* Written instruction
Copy out, from the entries below, each line holding the string "frame".

* Data for processing
****

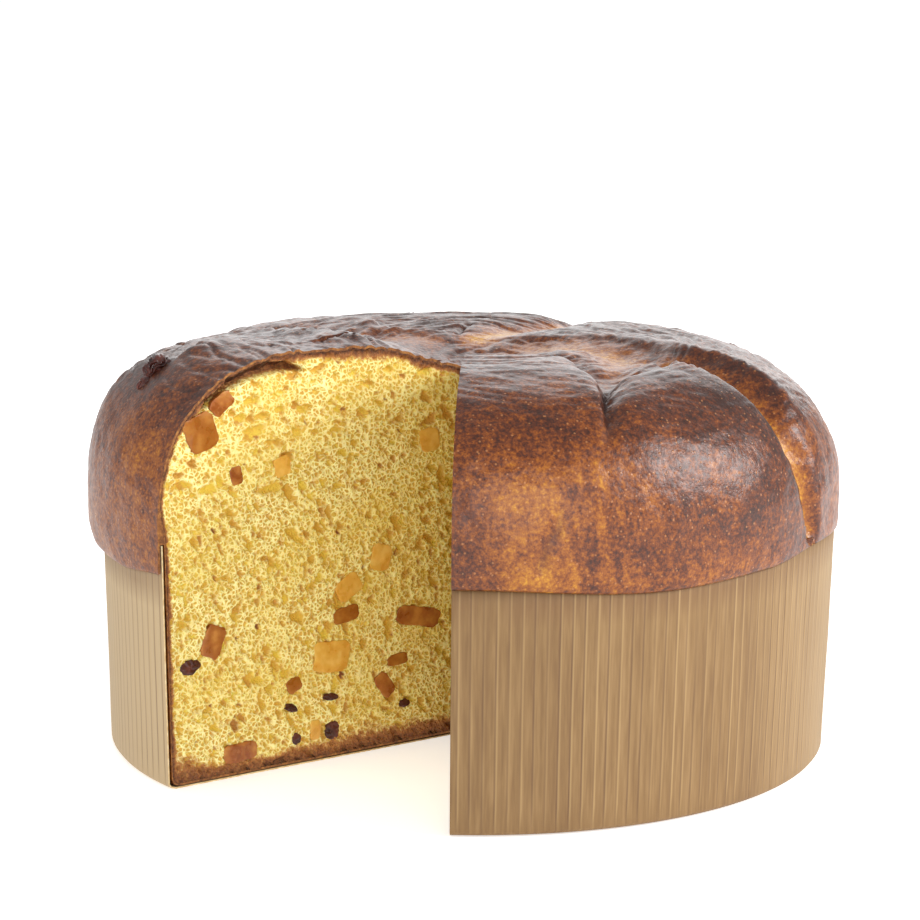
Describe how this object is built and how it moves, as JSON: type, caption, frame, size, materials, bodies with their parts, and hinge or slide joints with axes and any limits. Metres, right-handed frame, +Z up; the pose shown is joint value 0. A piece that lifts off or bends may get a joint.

****

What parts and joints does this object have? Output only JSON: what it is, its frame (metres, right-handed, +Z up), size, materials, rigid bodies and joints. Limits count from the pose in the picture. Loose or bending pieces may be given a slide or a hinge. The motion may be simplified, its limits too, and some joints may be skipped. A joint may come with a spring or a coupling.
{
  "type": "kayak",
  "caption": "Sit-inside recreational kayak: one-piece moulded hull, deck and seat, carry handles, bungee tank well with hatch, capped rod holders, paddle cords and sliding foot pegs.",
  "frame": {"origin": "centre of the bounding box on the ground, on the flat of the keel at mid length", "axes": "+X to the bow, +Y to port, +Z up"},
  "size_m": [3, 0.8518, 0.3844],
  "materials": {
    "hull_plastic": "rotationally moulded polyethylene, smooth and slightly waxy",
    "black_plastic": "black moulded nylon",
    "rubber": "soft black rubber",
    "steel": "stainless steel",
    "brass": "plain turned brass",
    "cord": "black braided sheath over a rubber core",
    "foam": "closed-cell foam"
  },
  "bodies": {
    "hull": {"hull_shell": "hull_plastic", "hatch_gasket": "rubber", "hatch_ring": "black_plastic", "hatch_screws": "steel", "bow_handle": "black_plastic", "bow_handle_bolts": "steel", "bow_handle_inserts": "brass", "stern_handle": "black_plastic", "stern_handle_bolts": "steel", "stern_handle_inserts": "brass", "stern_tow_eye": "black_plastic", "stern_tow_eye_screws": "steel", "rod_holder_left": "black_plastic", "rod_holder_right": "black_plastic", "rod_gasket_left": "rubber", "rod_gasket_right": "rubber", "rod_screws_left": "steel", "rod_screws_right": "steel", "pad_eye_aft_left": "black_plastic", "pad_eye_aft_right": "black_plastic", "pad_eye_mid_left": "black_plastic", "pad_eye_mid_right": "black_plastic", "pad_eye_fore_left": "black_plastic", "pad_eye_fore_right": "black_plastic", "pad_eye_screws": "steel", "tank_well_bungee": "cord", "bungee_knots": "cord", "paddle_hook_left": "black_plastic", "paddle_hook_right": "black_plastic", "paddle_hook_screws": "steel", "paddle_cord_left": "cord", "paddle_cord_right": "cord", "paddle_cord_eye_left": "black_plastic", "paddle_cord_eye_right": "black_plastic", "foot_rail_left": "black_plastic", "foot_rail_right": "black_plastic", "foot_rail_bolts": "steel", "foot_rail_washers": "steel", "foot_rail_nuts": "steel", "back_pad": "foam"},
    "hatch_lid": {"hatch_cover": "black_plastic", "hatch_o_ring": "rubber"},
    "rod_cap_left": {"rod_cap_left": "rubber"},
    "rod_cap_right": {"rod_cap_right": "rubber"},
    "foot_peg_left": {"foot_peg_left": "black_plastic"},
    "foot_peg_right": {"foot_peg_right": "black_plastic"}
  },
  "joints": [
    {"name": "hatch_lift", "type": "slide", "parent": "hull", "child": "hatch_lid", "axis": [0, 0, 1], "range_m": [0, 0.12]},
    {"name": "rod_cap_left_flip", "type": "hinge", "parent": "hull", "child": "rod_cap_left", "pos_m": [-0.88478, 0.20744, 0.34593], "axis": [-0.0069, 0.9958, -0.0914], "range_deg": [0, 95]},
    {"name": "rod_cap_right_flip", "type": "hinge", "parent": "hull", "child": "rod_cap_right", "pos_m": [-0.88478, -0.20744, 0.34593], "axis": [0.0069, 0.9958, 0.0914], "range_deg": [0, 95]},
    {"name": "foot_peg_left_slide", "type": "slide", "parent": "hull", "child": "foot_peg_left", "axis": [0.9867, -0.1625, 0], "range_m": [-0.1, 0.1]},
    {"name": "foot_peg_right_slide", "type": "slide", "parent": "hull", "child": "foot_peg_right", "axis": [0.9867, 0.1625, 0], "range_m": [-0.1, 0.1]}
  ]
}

****

* Result
Describe how this object is built and how it moves, as JSON: type, caption, frame, size, materials, bodies with their parts, and hinge or slide joints with axes and any limits. Metres, right-handed frame, +Z up; the pose shown is joint value 0. A piece that lifts off or bends may get a joint.
What parts and joints does this object have? Output only JSON: what it is, its frame (metres, right-handed, +Z up), size, materials, rigid bodies and joints. Limits count from the pose in the picture. Loose or bending pieces may be given a slide or a hinge. The motion may be simplified, its limits too, and some joints may be skipped. A joint may come with a spring or a coupling.
  "frame": {"origin": "centre of the bounding box on the ground, on the flat of the keel at mid length", "axes": "+X to the bow, +Y to port, +Z up"},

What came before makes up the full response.